§ Material provided
=====
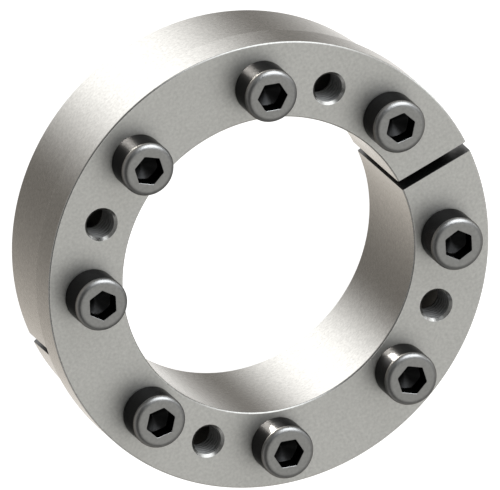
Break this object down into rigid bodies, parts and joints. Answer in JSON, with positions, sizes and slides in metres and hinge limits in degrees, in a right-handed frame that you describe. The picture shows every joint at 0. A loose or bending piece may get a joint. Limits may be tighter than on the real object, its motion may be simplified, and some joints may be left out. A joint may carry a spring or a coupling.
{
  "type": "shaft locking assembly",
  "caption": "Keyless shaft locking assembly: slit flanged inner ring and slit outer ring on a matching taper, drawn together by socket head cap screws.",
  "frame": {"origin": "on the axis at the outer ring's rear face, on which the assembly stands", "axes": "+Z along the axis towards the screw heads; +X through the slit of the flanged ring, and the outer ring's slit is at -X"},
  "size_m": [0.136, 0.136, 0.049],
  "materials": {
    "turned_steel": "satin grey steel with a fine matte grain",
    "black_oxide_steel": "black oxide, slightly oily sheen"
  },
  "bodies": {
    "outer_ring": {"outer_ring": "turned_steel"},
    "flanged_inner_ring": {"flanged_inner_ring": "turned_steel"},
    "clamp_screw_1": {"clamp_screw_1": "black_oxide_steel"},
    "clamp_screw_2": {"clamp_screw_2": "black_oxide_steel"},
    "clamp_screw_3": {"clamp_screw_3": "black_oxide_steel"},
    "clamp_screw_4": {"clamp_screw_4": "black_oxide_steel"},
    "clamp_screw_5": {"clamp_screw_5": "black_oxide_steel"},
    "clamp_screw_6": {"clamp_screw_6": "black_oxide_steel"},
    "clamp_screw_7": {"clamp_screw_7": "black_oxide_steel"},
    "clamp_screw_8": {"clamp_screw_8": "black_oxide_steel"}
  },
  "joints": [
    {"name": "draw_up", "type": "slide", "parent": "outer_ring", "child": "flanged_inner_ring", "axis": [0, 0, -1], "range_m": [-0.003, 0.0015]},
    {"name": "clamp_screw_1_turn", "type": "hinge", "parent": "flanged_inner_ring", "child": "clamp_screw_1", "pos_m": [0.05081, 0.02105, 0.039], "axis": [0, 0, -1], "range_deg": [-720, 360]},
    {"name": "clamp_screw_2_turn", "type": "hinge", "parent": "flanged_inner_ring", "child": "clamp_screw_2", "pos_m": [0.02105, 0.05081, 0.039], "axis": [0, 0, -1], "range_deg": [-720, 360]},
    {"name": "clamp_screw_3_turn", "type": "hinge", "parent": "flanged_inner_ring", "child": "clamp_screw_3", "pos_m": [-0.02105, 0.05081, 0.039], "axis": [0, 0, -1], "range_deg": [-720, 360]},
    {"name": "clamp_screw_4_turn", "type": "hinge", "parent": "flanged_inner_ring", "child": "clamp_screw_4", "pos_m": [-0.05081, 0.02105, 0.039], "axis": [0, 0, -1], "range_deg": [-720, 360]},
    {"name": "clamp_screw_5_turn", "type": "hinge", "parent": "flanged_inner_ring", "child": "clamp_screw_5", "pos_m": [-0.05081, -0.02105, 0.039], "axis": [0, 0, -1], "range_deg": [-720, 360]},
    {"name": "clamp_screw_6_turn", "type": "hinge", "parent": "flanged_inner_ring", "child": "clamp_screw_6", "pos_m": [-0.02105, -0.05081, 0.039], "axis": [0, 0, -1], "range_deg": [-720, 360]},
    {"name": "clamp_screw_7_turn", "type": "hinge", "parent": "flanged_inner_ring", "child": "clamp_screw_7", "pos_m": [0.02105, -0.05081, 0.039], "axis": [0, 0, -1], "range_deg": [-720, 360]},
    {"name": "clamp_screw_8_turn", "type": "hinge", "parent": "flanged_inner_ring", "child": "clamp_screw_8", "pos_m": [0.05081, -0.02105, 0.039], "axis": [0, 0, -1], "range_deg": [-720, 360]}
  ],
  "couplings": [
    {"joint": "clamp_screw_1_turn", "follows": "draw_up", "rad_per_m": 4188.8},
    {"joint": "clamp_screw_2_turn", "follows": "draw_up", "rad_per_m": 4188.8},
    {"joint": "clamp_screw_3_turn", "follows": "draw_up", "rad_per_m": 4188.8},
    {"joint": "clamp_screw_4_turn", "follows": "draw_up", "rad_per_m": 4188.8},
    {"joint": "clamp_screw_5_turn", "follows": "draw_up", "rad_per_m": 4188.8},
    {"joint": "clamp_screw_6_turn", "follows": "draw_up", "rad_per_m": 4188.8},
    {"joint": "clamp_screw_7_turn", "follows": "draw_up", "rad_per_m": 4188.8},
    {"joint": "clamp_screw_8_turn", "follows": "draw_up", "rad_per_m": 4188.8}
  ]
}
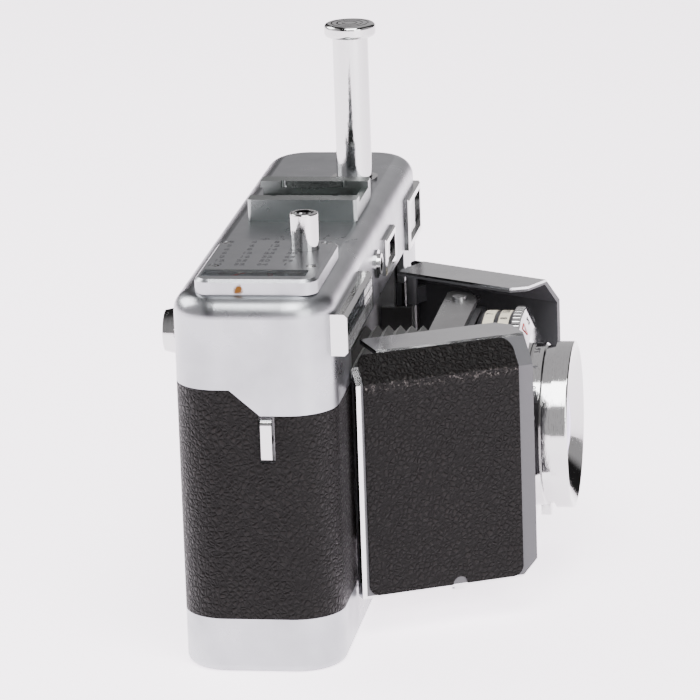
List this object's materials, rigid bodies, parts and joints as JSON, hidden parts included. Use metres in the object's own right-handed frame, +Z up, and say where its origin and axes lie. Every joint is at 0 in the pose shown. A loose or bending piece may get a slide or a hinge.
=====
§ The problem
Show every line that contains the word "this".

§ Exercise output
Break this object down into rigid bodies, parts and joints. Answer in JSON, with positions, sizes and slides in metres and hinge limits in degrees, in a right-handed frame that you describe. The picture shows every joint at 0. A loose or bending piece may get a joint. Limits may be tighter than on the real object, its motion may be simplified, and some joints may be left out. A joint may carry a spring or a coupling.
List this object's materials, rigid bodies, parts and joints as JSON, hidden parts included. Use metres in the object's own right-handed frame, +Z up, and say where its origin and axes lie. Every joint is at 0 in the pose shown. A loose or bending piece may get a slide or a hinge.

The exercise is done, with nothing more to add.